La situation est d’autant plus compliquée que les freins à la transmission sont multiples. Ils vont de facteurs psychologiques, tel que le rejet d’un métier socialement déclassé, au contrôle étroit des structures par la profession agricole ou encore au renchérissement d’exploitations qui n’ont cessé de grossir pour tenter de rester compétitives… Dans un papier publié en 20161, Romain Gaté et Laure Latruffe listent avec précision tous ces écueils et signalent que ce dernier point – le prix de vente – implique des besoins en financement potentiellement rédhibitoires quand ils s’ajoutent à des mises aux normes à effectuer ou des investissements à engager. L’addition peut devenir particulièrement salée et décourageante. Dans un contexte bancaire frileux, il est facile d’imaginer les difficultés qui se dressent sur le chemin des plus volontaires. Lesquels, lorsqu’ils parviennent à s’installer, sont vite obligés d’être ultraperformants.

Un million pour un Smic

L’observatoire de la transmission et de l’installation en agriculture2, qui opère en Bretagne, met en ligne de précieuses données pour mieux cerner la problématique de la cession, côté acheteur. On y apprend ainsi que le coût moyen d’une installation individuelle classique dépasse les 300 000 euros (2021) et que celui d’une reprise approche les 200 000 euros (2020). En moyenne, insistons-nous. Car, pour une exploitation porcine, la reprise dépassait les 556 000 euros en 2016 avant de retomber à « seulement » 380 000 euros en 2020. Une somme à laquelle il faut ajouter environ 150 000 euros d’investissements. Quant aux installations non plus individuelles, mais sous forme sociétaire, c’est-à-dire en Gaec, EARL, et autres SCEA3, les montants avoisinent 190 000 à 200 000 euros par associé. 

Alessandra Kirsch

« Comment mettre un million d’euros sur la table si c’est pour gagner un Smic derrière, et seulement si tout se passe bien ? Cela paraît bien illusoire de demander ce type d’investissement à des candidats à l’installation pour ça  » 

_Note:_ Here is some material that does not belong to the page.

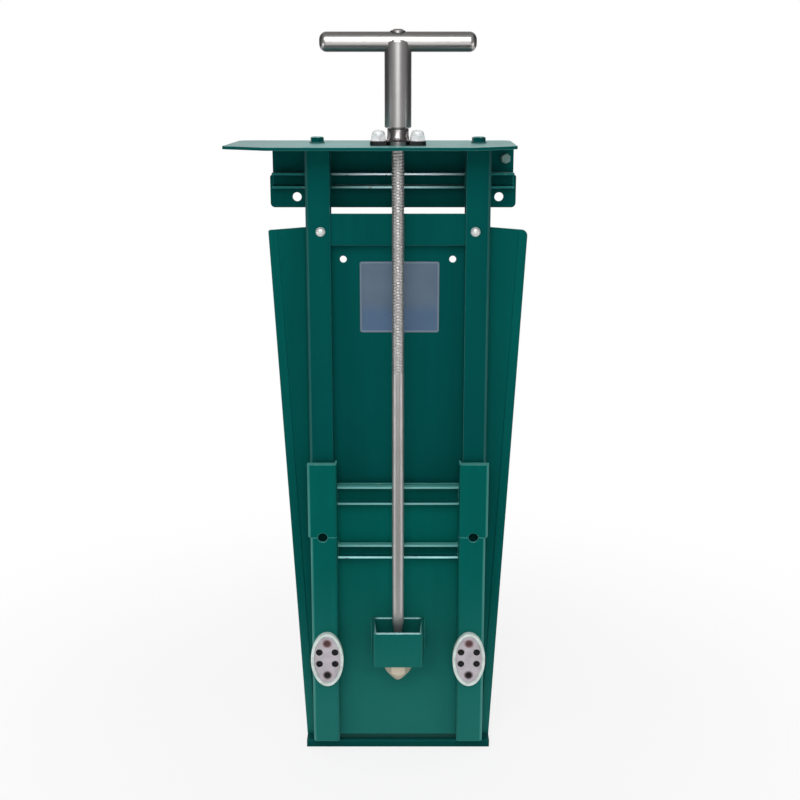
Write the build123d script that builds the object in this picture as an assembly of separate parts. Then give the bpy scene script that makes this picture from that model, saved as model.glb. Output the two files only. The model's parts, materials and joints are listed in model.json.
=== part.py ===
from build123d import *
import math
import os

# Sluice gate for a small open channel, in millimetres.
# X runs across the waterway to the right, Y from the front to the back, Z up.
# The origin is the middle of the sill's underside. The gate stands shut.

# Frame: two folded guides on a sill
guide_outer_width = 240.0
guide_flange = 32.0
guide_depth = 40.0
guide_sheet = 3.0
guide_bend = 2.5
guide_cap = 6.0
sill_height = 11.0

# Wings that close the sloping sides of the channel
wing_sheet = 3.0
wing_reach_top = 50.0
wing_reach_bottom = 11.5
wing_height = 744.0
wing_top_rise = 4.0
wing_corner_left = 2.5
wing_corner_right = 8.0
wing_hem_width = 12.0
wing_hem_step = 1.0

# Leaf: the plate that is lifted, with its two channel ribs
leaf_sheet = 4.0
leaf_top = 398.8
leaf_setback = 2.0
leaf_side_gap = 5.0
seal_height = 7.0
seal_thickness = 6.0
running_gap = 0.3
top_rib_height = 26.0
lower_rib_drop = 84.1
lower_rib_height = 20.0
rib_depth = 14.0
rib_sheet = 3.0
rib_bend = 1.0

# Stiles: folded channels that ride over the front of the guides
stile_clearance = 5.0
stile_side_gap = 2.0
stile_depth = 11.0
stile_sheet = 3.0
stile_bend = 2.0
stile_rise = 33.5
stile_joint_drop = 71.0
stile_overlap = 3.0
stile_step = 3.0
stile_hole_d = 13.0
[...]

Cette question du prix et de la taille de l’exploitation ne date pas d’aujourd’hui. Il s’en parlait déjà dans les années 1990 dans certains secteurs de l’agriculture, comme le maraîchage en Lot-et-Garonne, où des serres, des abris froids et certains outils pouvaient déjà se révéler hors de portée d’un jeune candidat à l’installation. Les solutions passaient alors par des investisseurs extérieurs. Une problématique qui ne concernait qu’une petite fraction des exploitations agricoles très spécialisées et qui, depuis, s’est étendue à toutes les autres productions.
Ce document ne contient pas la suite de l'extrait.